Mrs. Clinton’s campaign has largely taken Mr. Sanders’s latest broadsides in stride. In soliciting donations Wednesday, it said that the two-front battle against Mr. Sanders and Mr. Trump was “one of the toughest parts of our campaign so far.” A Clinton campaign spokesman declined to comment about Mr. Sanders’s debate proposal in California.
Privately, Mrs. Clinton’s advisers said Mr. Sanders could win California but emphasized their confidence that Mrs. Clinton would still win the nomination. She now has a total of 2,293 pledged delegates and superdelegates; she needs 90 more to win the nomination, although superdelegates can shift their support up to the convention. Mr. Sanders has 1,533 pledged delegates and superdelegates.
Mr. Sanders is now running slightly behind Mrs.
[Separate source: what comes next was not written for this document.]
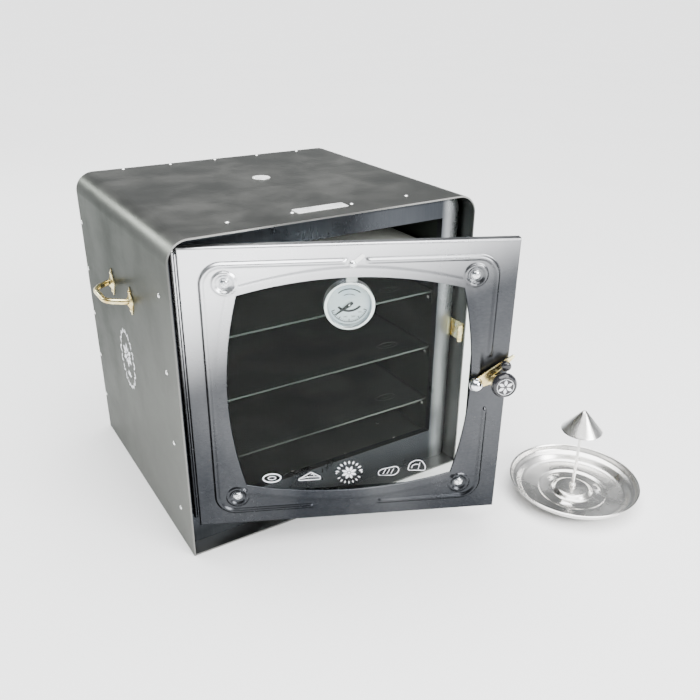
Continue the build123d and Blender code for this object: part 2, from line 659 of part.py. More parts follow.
with BuildPart() as corner_screws:
    with Locations(*door_planes(corner_points(), 0)):
        add(rivet_form(5.5, 3.0, SCREW_R, DOOR_T + 3))
save(corner_screws, "corner_screws")

with BuildPart() as bracket_screw:
    with Locations(*door_planes([BRACKET_SCREW], 0.8)):
        add(rivet_form(4.2, 2.6, SCREW_R, 11.8))
save(bracket_screw, "bracket_screw")

STRAP_FRONT = GLASS_BACK - 0.2
with BuildPart() as door_nuts:
    with BuildSketch(DOOR.offset(BACK_FRAME_Z - LINER)):
        with Locations(*corner_points()):
            RegularPolygon(4.2, 6)
            Circle(SCREW_R + 0.05, mode=Mode.SUBTRACT)
    extrude(amount=-3)
    with BuildSketch(DOOR.offset(STRAP_FRONT - LINER)):
        with Locations(BRACKET_SCREW):
            RegularPolygon(4.2, 6)
            Circle(SCREW_R + 0.05, mode=Mode.SUBTRACT)
    extrude(amount=-3)
save(door_nuts, "door_nuts")

with BuildPart() as screw_tab:
    with BuildSketch(DOOR):
        with Locations(BRACKET_SCREW):
            Circle(4.4)
        with Locations(TAB_AT):
            RectangleRounded(14, 4.6, 1.4)
        with Locations(BRACKET_SCREW):
            Circle(SCREW_HOLE, mode=Mode.SUBTRACT)
    extrude(amount=0.8)
save(screw_tab, "screw_tab")

# ---- thermometer ---------------------------------------------------------------------------
CAN_FRONT = GLASS_BACK - 0.5
CAN_BACK = CAN_FRONT - CAN_DEPTH
CAN_WALL, BEZEL_T = 0.8, 1.6
LENS_T, DIAL_T = 1.2, 0.6
LENS_Z = CAN_FRONT - 0.6
DIAL_Z = CAN_FRONT - 5.0
NEEDLE_Z, NEEDLE_T = DIAL_Z + 1.0, 0.6
SPINDLE_R = 0.9


def dial_disc(outer, inner, height, amount):
    """A disc or ring on the dial's axis, drawn at a height and grown by amount."""
    with BuildSketch(DOOR.offset(height)) as disc:
        with Locations(DIAL_AT):
            Circle(outer)
            if inner:
                Circle(inner, mode=Mode.SUBTRACT)
    extrude(disc.sketch, amount=amount)


with BuildPart() as thermometer_can:
    dial_disc(CAN_R, 0, CAN_BACK, CAN_WALL)
    dial_disc(CAN_R, CAN_R - CAN_WALL, CAN_BACK, CAN_DEPTH - BEZEL_T)
save(thermometer_can, "thermometer_can")

with BuildPart() as thermometer_bezel:
    dial_disc(CAN_R, CAN_R - 3.2, CAN_FRONT, -0.6)
    dial_disc(CAN_R, CAN_R - CAN_WALL, CAN_FRONT, -BEZEL_T)
save(thermometer_bezel, "thermometer_bezel")

with BuildPart() as thermometer_lens:
    dial_disc(CAN_R - CAN_WALL - 0.1, 0, LENS_Z, -LENS_T)
save(thermometer_lens, "thermometer_lens")

with BuildPart() as thermometer_dial:
    dial_disc(CAN_R - CAN_WALL - 0.1, 1.6, DIAL_Z, -DIAL_T)
save(thermometer_dial, "thermometer_dial")

with BuildPart() as thermometer_spindle:
    dial_disc(1.5, 0, CAN_BACK + CAN_WALL, DIAL_Z - CAN_BACK - CAN_WALL + 0.7)
    dial_disc(SPINDLE_R, 0, CAN_BACK + CAN_WALL, NEEDLE_Z + NEEDLE_T - CAN_BACK - CAN_WALL + 0.4)
save(thermometer_spindle, "thermometer_spindle")

COIL_PITCH, COIL_START, COIL_TURNS, COIL_W = 2.4, 2.2, 4, 0.8
with BuildPart() as bimetal_coil:
    with BuildSketch(DOOR.offset(CAN_BACK + 2.0)):
        cx, cz = DIAL_AT
        with BuildLine() as spiral:
            left, right = cx - COIL_START, cx + COIL_START
            for half_turn in range(2 * COIL_TURNS):
                grown = COIL_PITCH * (half_turn + 1) / 2
                far = cx + (COIL_START + grown) * (-1 if half_turn % 2 else 1)
                near = left if half_turn % 2 == 0 else right
                mid = (near + far) / 2
                reach = abs(far - near) / 2
                up = 1 if half_turn % 2 == 0 else -1
                ThreePointArc((near, cz), (mid, cz + up * reach), (far, cz))
                left, right = (left, far) if half_turn % 2 == 0 else (far, right)
        trace(line_width=COIL_W)
    extrude(amount=3.2)
save(bimetal_coil, "bimetal_coil")

with BuildPart() as thermometer_needle:
    cx, cz = DIAL_AT
    tip_at = math.radians(NEEDLE_ANGLE)
    with BuildSketch(DOOR.offset(NEEDLE_Z)):
        with Locations(DIAL_AT):
            Circle(2.4)
        with Locations((cx + 19 * math.cos(tip_at), cz + 19 * math.sin(tip_at))):
            Circle(0.5)
        make_hull()
        with Locations((cx - 3 * math.cos(tip_at), cz - 3 * math.sin(tip_at))):
            Circle(2.0)
        with Locations(DIAL_AT):
            Circle(SPINDLE_R + PIN_GAP, mode=Mode.SUBTRACT)
    extrude(amount=NEEDLE_T)
save(thermometer_needle, "thermometer_needle")

STRAP_W = 12.0
can_top = DIAL_AT[1] + CAN_R
with BuildPart() as thermometer_bracket:
    with BuildSketch(DOOR.offset(STRAP_FRONT)):
        with Locations((BRACKET_SCREW[0], (can_top + 0.2 + BRACKET_SCREW[1] + 6) / 2)):
            RectangleRounded(STRAP_W, BRACKET_SCREW[1] + 6 - can_top - 0.2, 0.4)
        with Locations(BRACKET_SCREW):
            Circle(SCREW_HOLE, mode=Mode.SUBTRACT)
    extrude(amount=-LINER)
    with BuildSketch(DOOR.offset(STRAP_FRONT)):
        with Locations((BRACKET_SCREW[0], can_top + 0.2 + LINER / 2)):
            Rectangle(STRAP_W, LINER)
    extrude(amount=-CAN_DEPTH + 1)
save(thermometer_bracket, "thermometer_bracket")


# ---- latch ---------------------------------------------------------------------------------
def polar(centre, reach, angle):
    return (centre[0] + reach * math.cos(math.radians(angle)), centre[1] + reach * math.sin(math.radians(angle)))


TIP_AT = polar(LATCH_AT, LEVER_TIP, LEVER_ANGLE)
TIP_KNOB_AT = polar(LATCH_AT, LEVER_KNOB, LEVER_ANGLE)
KNOB_AT = polar(LATCH_AT, KNOB_REACH, KNOB_ANGLE)
LEVER_TOP = LEVER_LOW + LEVER_T
PIVOT_R = 3.0
with BuildPart() as latch_lever:
    for end, radius in ((TIP_AT, 3.0), (KNOB_AT, 5.0)):
        with BuildSketch(DOOR.offset(LEVER_LOW)):
            with Locations(LATCH_AT):
                Circle(7)
            with Locations(end):
                Circle(radius)
            make_hull()
        extrude(amount=LEVER_T)
    with BuildSketch(DOOR.offset(LEVER_LOW)):
        with Locations(LATCH_AT):
            Circle(PIVOT_R + PIN_GAP)
    extrude(amount=LEVER_T, mode=Mode.SUBTRACT)
save(latch_lever, "latch_lever")

with BuildPart() as latch_tip_knob:
    with BuildSketch(DOOR.offset(LEVER_TOP)):
        with Locations(TIP_KNOB_AT):
            Circle(5.8)
    extrude(amount=11)
    fillet(latch_tip_knob.edges().filter_by(GeomType.CIRCLE).sort_by_distance(DOOR.offset(40).origin)[0], 3.0)
save(latch_tip_knob, "latch_tip_knob")

KNOB_LOW, KNOB_T = 17.0, 12.0
with BuildPart() as latch_knob_stem:
    with BuildSketch(DOOR.offset(LEVER_TOP)):
        with Locations(KNOB_AT):
            Circle(5.0)
    extrude(amount=KNOB_LOW - LEVER_TOP - 4)
save(latch_knob_stem, "latch_knob_stem")

with BuildPart() as latch_knob:
    with BuildSketch(DOOR.offset(KNOB_LOW)):
        with Locations(KNOB_AT):
            Circle(KNOB_R)
    extrude(amount=KNOB_T)
    fillet(latch_knob.edges().filter_by(GeomType.CIRCLE), 4.0)
    with BuildSketch(DOOR.offset(KNOB_LOW - 4)):
        with Locations(KNOB_AT):
            Circle(7.0)
    extrude(amount=6)
save(latch_knob, "latch_knob")

with BuildPart() as latch_pivot_screw:
    with BuildSketch(DOOR):
        with Locations(LATCH_AT):
            Circle(6.5)
    extrude(amount=LEVER_LOW - 0.3)
    with BuildSketch(DOOR.offset(-LINER)):
        with Locations(LATCH_AT):
            Circle(SCREW_R)
    extrude(amount=4)
    with BuildSketch(DOOR):
        with Locations(LATCH_AT):
            Circle(PIVOT_R)
    extrude(amount=LEVER_TOP + 0.3)
    with BuildSketch(DOOR.offset(LEVER_TOP + 0.3)):
        with Locations(LATCH_AT):
            Circle(8.2)
    extrude(amount=2.5)
    with Locations(*door_planes([LATCH_AT], LEVER_TOP + 2.8)):
        add(rivet_form(7.8, 6.5, 1.0, 1.0))
save(latch_pivot_screw, "latch_pivot_screw")

# ---- loose drip dish with its flame cone ----------------------------------------------------
RING_R, WELL_R, CROWN_R = 70.0, 44.0, 24.0


with BuildPart() as drip_dish:
    with BuildSketch(Plane.XZ):
        with BuildLine():
            FilletPolyline(
                (STEM_R + 0.6, 7.4), (CROWN_R, 6.6), (CROWN_R + 5, 0.4), (WELL_R, 0.4), (WELL_R + 3, 2.4),
                (RING_R, 2.4), (RING_R + 7, 11), (DISH_R - 5, 13), (DISH_R - 2.6, DISH_H - 1),
                (DISH_R - 0.2, DISH_H - 0.4),
                radius=1.0,
            )
        trace(line_width=DISH_SHEET)
    revolve(axis=Axis.Z)
drip_dish.part.location = Location((*DISH_AT, 0))
save(drip_dish, "drip_dish")

with BuildPart() as dish_stem:
    with BuildSketch(Plane.XY.offset(2.5)):
        with Locations(DISH_AT):
            Circle(STEM_R)
    extrude(amount=CONE_LOW + 12 - 2.5)
    with BuildSketch(Plane.XY.offset(2.5)):
        with Locations(DISH_AT):
            Circle(5)
    extrude(amount=3.5)
save(dish_stem, "dish_stem")

with BuildPart() as cone_hat:
    with BuildSketch(Plane.XZ):
        with BuildLine():
            Polyline(
                (0, CONE_HIGH), (CONE_R, CONE_LOW), (CONE_R - 1, CONE_LOW), (4, CONE_HIGH - 6),
                (4, CONE_LOW + 8), (STEM_R + 0.05, CONE_LOW + 8), (STEM_R + 0.05, CONE_LOW + 12.5),
                (0, CONE_LOW + 12.5), close=True,
            )
        make_face()
    revolve(axis=Axis.Z)
cone_hat.part.location = Location((*DISH_AT, 0))
save(cone_hat, "cone_hat")
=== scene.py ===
# %% [markdown]
# # A stovetop box oven in sheet steel
# The oven is a folded steel box that stands over a burner. The CAD model already holds every
# piece at its true size and place, so this lesson adds what CAD leaves out: the soft bends that
# a press leaves in thin sheet, printed marks, and finishes with grain, smears and wear. Each
# step is a cell: first why, then the code, then a printed line that says what was made.

# %% Load the frame
import json
import math

import bmesh
import bpy
import numpy as np
from mathutils import Matrix, Vector


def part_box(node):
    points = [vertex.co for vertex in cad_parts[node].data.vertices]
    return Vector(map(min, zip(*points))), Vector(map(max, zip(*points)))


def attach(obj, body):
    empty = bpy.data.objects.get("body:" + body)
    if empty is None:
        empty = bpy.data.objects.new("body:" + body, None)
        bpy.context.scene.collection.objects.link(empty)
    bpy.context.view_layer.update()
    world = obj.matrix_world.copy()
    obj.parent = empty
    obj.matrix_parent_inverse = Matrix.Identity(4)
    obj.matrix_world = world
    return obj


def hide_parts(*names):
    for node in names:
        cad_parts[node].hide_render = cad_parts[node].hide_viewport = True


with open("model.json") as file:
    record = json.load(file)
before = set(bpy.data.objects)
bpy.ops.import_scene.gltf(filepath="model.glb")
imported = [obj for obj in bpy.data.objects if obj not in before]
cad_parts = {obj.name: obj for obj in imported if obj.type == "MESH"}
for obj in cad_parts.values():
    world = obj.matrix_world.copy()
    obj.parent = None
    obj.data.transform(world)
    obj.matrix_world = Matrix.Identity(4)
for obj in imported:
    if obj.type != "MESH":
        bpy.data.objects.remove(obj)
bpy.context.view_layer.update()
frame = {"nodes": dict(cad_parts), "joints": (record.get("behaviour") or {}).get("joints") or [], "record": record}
joints = {joint["name"]: joint for joint in frame["joints"]}
MM = 0.001

# %% [markdown]
# ## The camera
# The camera is aimed by three angles instead of a target point, because a hand-held view has a
# little roll as well. Its right, up and back directions fill the rotation matrix.

# %% Camera
CAMERA_AT = Vector((-0.4331, -0.8991, 0.6298))
YAW, PITCH, ROLL = 0.5609, 0.4438, 0.0112
LENS, SENSOR = 38.904, 36.0


def camera_turn(yaw, pitch, roll):
    """Rotation whose columns are right, up and back, for a view turned by yaw, tipped down by pitch."""
    ahead = Vector((math.sin(yaw) * math.cos(pitch), math.cos(yaw) * math.cos(pitch), -math.sin(pitch)))
    right = Vector((math.cos(yaw), -math.sin(yaw), 0.0))
    up = right.cross(ahead)
    rolled_right = right * math.cos(roll) + up * math.sin(roll)
    rolled_up = up * math.cos(roll) - right * math.sin(roll)
    return Matrix((rolled_right, rolled_up, -ahead)).transposed()


camera = bpy.data.objects.new("camera", bpy.data.cameras.new("camera"))
bpy.context.scene.collection.objects.link(camera)
bpy.context.scene.camera = camera
camera.matrix_world = Matrix.LocRotScale(CAMERA_AT, camera_turn(YAW, PITCH, ROLL), None)
camera.data.lens, camera.data.sensor_width = LENS, SENSOR
camera.data.clip_start, camera.data.clip_end = 0.01, 900.0
print("camera at", [round(v, 3) for v in CAMERA_AT], "lens", LENS, "mm")

# %% [markdown]
# ## A shorthand for shader maths
# Node trees are hard to read when every link is a line of code. A wire wraps one output socket,
# so that `1 - mask` or `wave * 0.5` adds the Math nodes by itself. All other nodes come from one
# method, which takes the node's type, its settings and its inputs.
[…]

Clinton in California in public polls. Ben Tulchin, Mr. Sanders’s pollster, pointed to signs of rising voter registration in California among young people and independents — two core Sanders constituencies — as evidence that he could win the state. But Hispanic registration is also rising, which could benefit Mrs. Clinton. With Mr. Sanders expected to campaign aggressively over the next three weeks, his supporters in the state said they were focused on winning the primary, not on November.
“If you want to talk about historic, let’s talk about the record turnout numbers at his rallies,” said Mayor Bao Nguyen of Garden Grove, Calif., a Sanders supporter. “Senator Sanders isn’t obliged to help Secretary Clinton if she wins. That’s a decision his team can make if they face that choice.”
Senator Jeff Merkley, Democrat of Oregon, Mr. Sanders’s lone endorser in the Senate, said that the party’s divisions would only deepen if Mr. Sanders was driven from the race now.
“You can’t say to them, ‘Hey we don’t want to hear your views,’ and shut the door on them,” Mr. Merkley said, “and then a month later open the door and say, ‘Hey, can you come in and help us out?’